Science - March 4, 2004

Environmental perception researchers set their sights on Utrecht station

Environmental perception researchers in Wageningen are starting to focus more on urban areas. Environmental psychologist Dr Agnes van den Berg works at Alterra, and recently participated in an environmental perception study of the area around the train station in Utrecht. It was the first time that environmental perceptions were included in an environmental impact assessment.

The idea behind environmental perception research is to be able to indicate at the urban planning stage how the experience and perception of an area can be improved. The way in which this kind of research is carried out is much the same as is done when assessing people’s perceptions of rural areas, explains Van den Berg.

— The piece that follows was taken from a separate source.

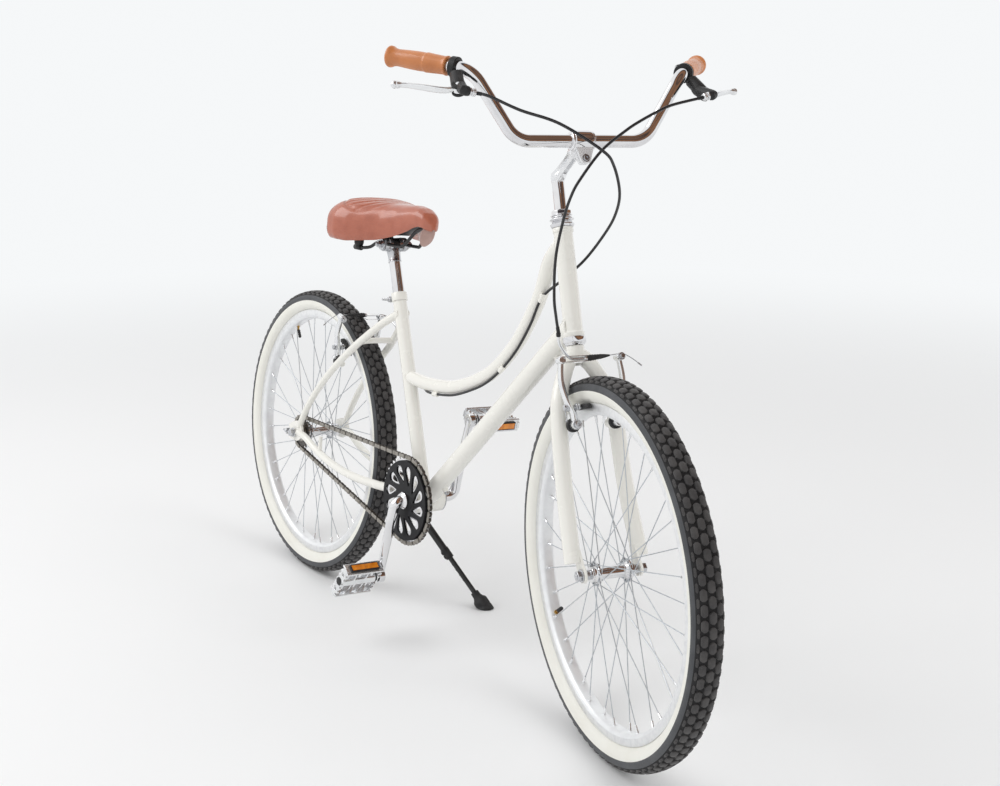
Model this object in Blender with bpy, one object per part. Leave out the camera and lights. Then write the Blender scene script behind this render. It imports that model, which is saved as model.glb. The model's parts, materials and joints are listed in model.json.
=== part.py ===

To her surprise, a relatively small piece of research on the area surrounding the station in Utrecht led to a report which highlights many of her findings.

Van den Berg worked with researchers from England, Amsterdam and a representative of the city of Utrecht to assess what physical changes can be made to improve the quality of the surroundings. Junkies and tramps are less annoying for example if there are good vistas and routes to escape from them. Safety can be improved with a few spatial alterations such as creating places where people can sit like café terraces or a food stand. This increases the opportunity for social control in an informal way.

In addition to social safety the environmental perception researchers also assessed the negative effects of noise and air pollution, as well as sunlight, wind and shade. They looked at how easy it is for people to find their way, and whether the presence of plants or water also improves people’s perception of the environment. Variety in the environment and the identity of an area can also have positive effects.

According to Van den Berg it is the first time that aspects relating to quality of experience have been included so early in the planning process. The environmental impact assessment report is the first that also includes environmental perception as an impact factor. Van den Berg and her colleagues have made a plea for this to be done more often. “It requires a change in thinking,” explains Van den Berg. “And also in how the knowledge available already on environmental quality perception can be incorporated in the planning process. Designers are not yet used to working with scientific knowledge on quality of life aspects. Everyone has ideas on how to improve safety, but there is a lack of vision on how the effectiveness of various measures can be justified and compared against each other.”